Embora os Conselhos de Pesquisa do Reino Unido (RCUK) tenham afirmado que não vão abandonar os repositórios, a expectativa é de que as editoras apostem fortemente num modelo híbrido para os artigos britânicos. “As revistas certamente vão ampliar a duração do embargo para divulgação de artigos em repositórios e, assim, forçar os autores a pagarem mais para publicar em acesso aberto”, disse Stevan Harnad, pesquisador húngaro radicado no Canadá, que é editor de revistas científicas e ativista do movimento do acesso aberto. Se esse caminho de fato vingar, exigirá mais investimentos de autores e de suas instituições para publicar seus artigos, produzindo um efeito contrário ao proposto pelo acesso aberto, que busca simplificar e baratear a difusão da produção científica com a ajuda dos meios digitais. Segundo o relatório do Comitê Finch, a estratégia da via dourada vai demandar investimentos adicionais entre £ 40 milhões e £ 50 milhões por ano, dos quais £ 38 milhões seriam destinados ao pagamento de taxas de publicação em acesso aberto. “Fazer uma transição para a via dourada vai gerar mais gastos que deveriam ser evitados”, afirmou Peter Suber, diretor do Programa de Acesso Aberto da Universidade Harvard e pesquisador da Sparc, aliança de bibliotecas que coordenou a 6ª Semana do Acesso Aberto.
Para Rogério Meneghini, coordenador científico da biblioteca SciELO Brasil, os próximos passos desse embate forçosamente abordarão o patamar de lucros das grandes editoras. “As editoras fazem um trabalho benfeito que exige investimentos tanto em tecnologia como na avaliação por pares e precisa ser rentável. Mas os lucros dessas empresas, na casa dos 30% a 40%, são desproporcionais”, afirma. “Tem agora de haver uma negociação para definir quem vai pagar a conta e garantir que os custos, necessários para manter a qualidade das publicações, sejam assimiláveis pelas universidades e os autores”, explica.
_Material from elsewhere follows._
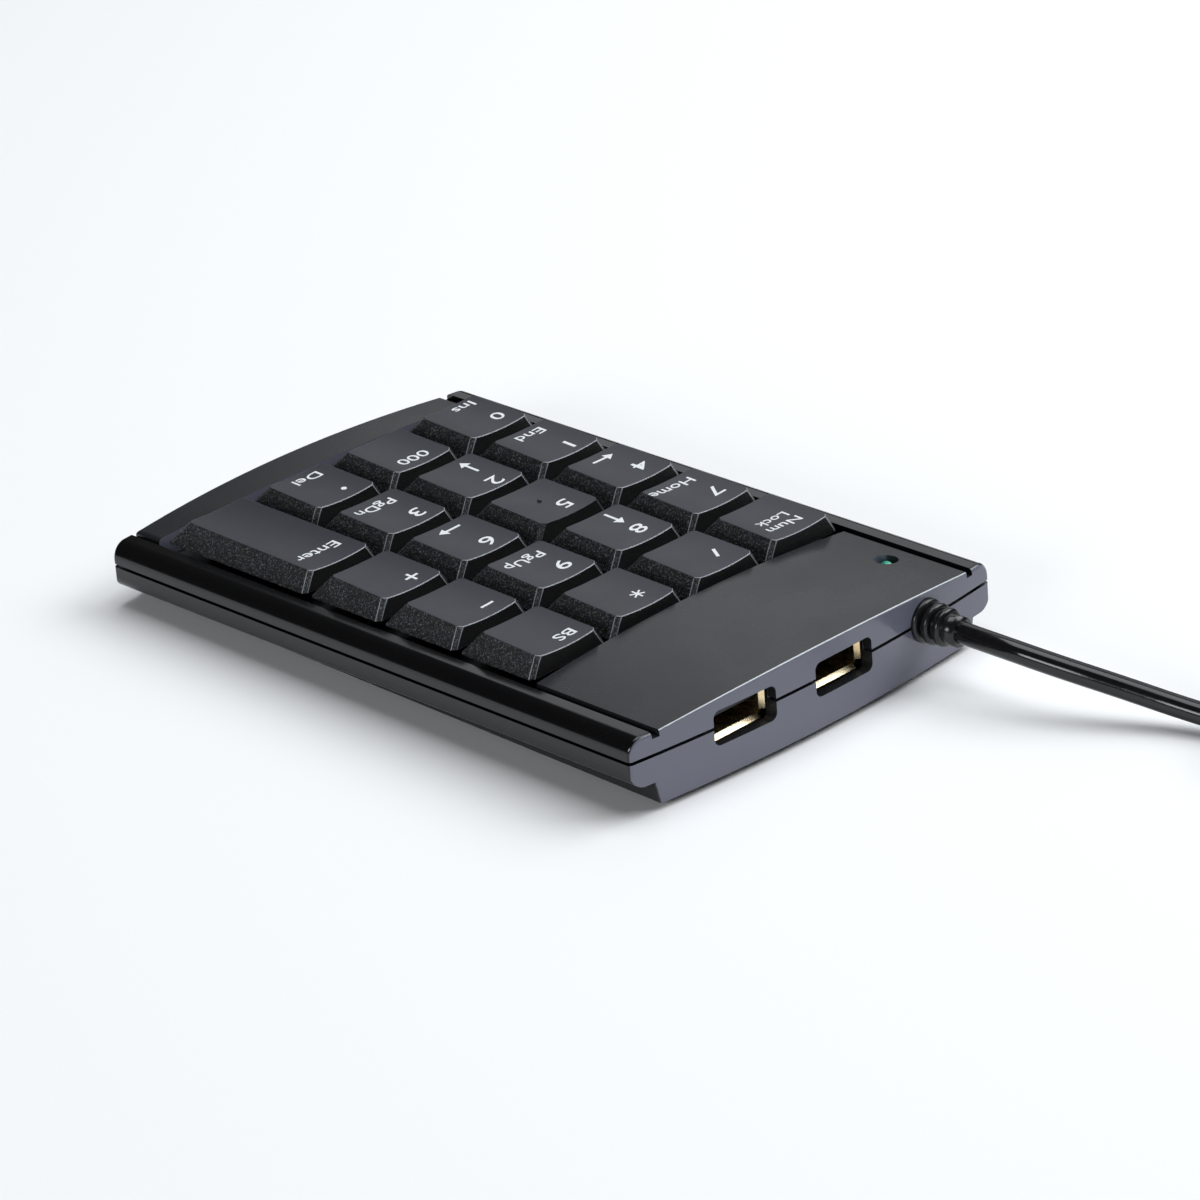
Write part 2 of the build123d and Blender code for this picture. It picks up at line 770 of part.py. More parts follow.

Um round do embate entre editoras e cientistas aconteceu em fevereiro. A editora Elsevier, que publica mais de 2 mil periódicos, foi criticada por apoiar um projeto no Senado norte-americano que buscava reverter a política criada em 2008 pelos Institutos Nacionais de Saúde (NIH) pela qual toda pesquisa apoiada pela instituição passou a ser oferecida em acesso aberto. Cientistas de prestígio, entre os quais três matemáticos ganhadores da Medalha Fields, convocaram um boicote às revistas da editora, que acabou recuando do apoio ao projeto. “Ouvimos preocupações de autores, editores e revisores segundo as quais o projeto de lei era inconsistente com o nosso tradicional apoio à expansão do acesso à literatura científica de forma gratuita ou de baixo custo”, informou a editora. A Elsevier ainda anunciou a redução do preço do download dos artigos de matemática de cerca de R$ 45 para R$ 19 cada.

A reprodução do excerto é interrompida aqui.